_What to produce:_ Every record here needs to be written out again exactly.

Some records

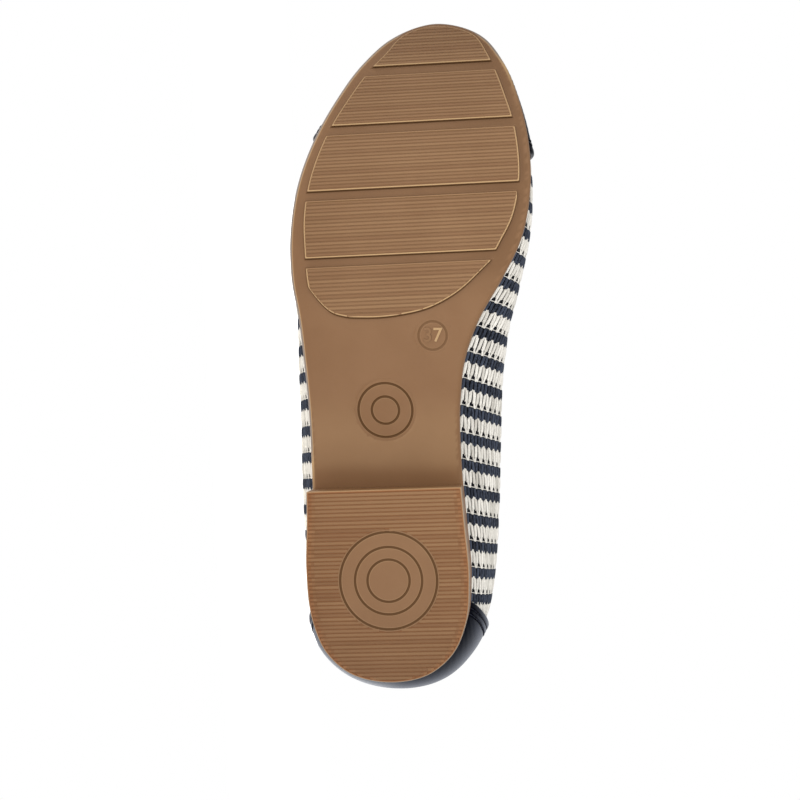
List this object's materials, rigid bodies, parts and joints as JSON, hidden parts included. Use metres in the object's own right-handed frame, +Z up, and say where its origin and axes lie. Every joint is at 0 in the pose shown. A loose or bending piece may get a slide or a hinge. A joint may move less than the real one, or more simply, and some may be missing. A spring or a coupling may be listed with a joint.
{
  "type": "ballet pump shoe",
  "caption": "Right ballet pump lying on its outer side: hollow knitted upper with leather toe cap and counter, rubber sole with ribbed pads, low block heel.",
  "frame": {"origin": "middle of the footprint, on the floor, with the shoe lying on its outer side", "axes": "+X from the toe towards the heel, +Y from the sole towards the collar, +Z up, which is the inner side of the shoe"},
  "size_m": [0.2598, 0.0856, 0.0941],
  "materials": {
    "tan_rubber": "moulded, satin",
    "insole_leather": "smooth, matte",
    "striped_knit": "chunky knit in navy and cream cross stripes",
    "navy_leather": "soft nappa, semi-gloss",
    "navy_binding": "fine ribbed tape"
  },
  "bodies": {
    "root": {"outsole": "tan_rubber", "heel": "tan_rubber", "insole": "insole_leather", "upper": "striped_knit", "toe_cap": "navy_leather", "heel_counter": "navy_leather", "topline_binding": "navy_binding"}
  },
  "joints": []
}
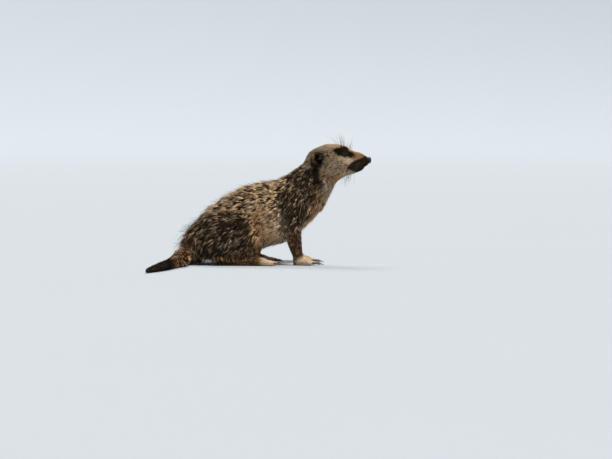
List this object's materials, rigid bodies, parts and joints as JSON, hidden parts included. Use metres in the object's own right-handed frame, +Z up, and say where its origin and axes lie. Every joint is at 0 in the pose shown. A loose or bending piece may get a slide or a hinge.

_Result for this exercise:_
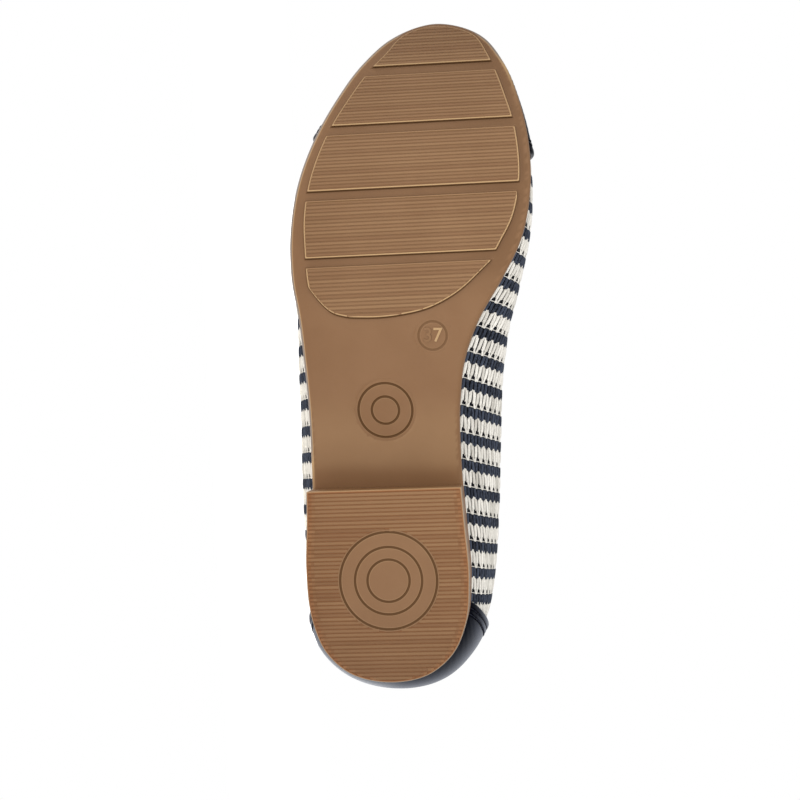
List this object's materials, rigid bodies, parts and joints as JSON, hidden parts included. Use metres in the object's own right-handed frame, +Z up, and say where its origin and axes lie. Every joint is at 0 in the pose shown. A loose or bending piece may get a slide or a hinge. A joint may move less than the real one, or more simply, and some may be missing. A spring or a coupling may be listed with a joint.
{
  "type": "ballet pump shoe",
  "caption": "Right ballet pump lying on its outer side: hollow knitted upper with leather toe cap and counter, rubber sole with ribbed pads, low block heel.",
  "frame": {"origin": "middle of the footprint, on the floor, with the shoe lying on its outer side", "axes": "+X from the toe towards the heel, +Y from the sole towards the collar, +Z up, which is the inner side of the shoe"},
  "size_m": [0.2598, 0.0856, 0.0941],
  "materials": {
    "tan_rubber": "moulded, satin",
    "insole_leather": "smooth, matte",
    "striped_knit": "chunky knit in navy and cream cross stripes",
    "navy_leather": "soft nappa, semi-gloss",
    "navy_binding": "fine ribbed tape"
  },
  "bodies": {
    "root": {"outsole": "tan_rubber", "heel": "tan_rubber", "insole": "insole_leather", "upper": "striped_knit", "toe_cap": "navy_leather", "heel_counter": "navy_leather", "topline_binding": "navy_binding"}
  },
  "joints": []
}
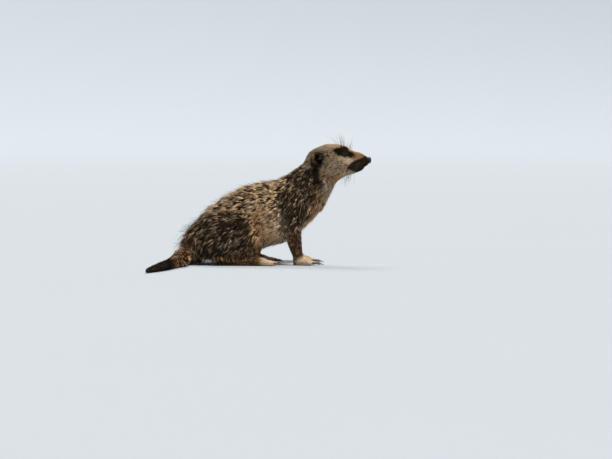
List this object's materials, rigid bodies, parts and joints as JSON, hidden parts included. Use metres in the object's own right-handed frame, +Z up, and say where its origin and axes lie. Every joint is at 0 in the pose shown. A loose or bending piece may get a slide or a hinge.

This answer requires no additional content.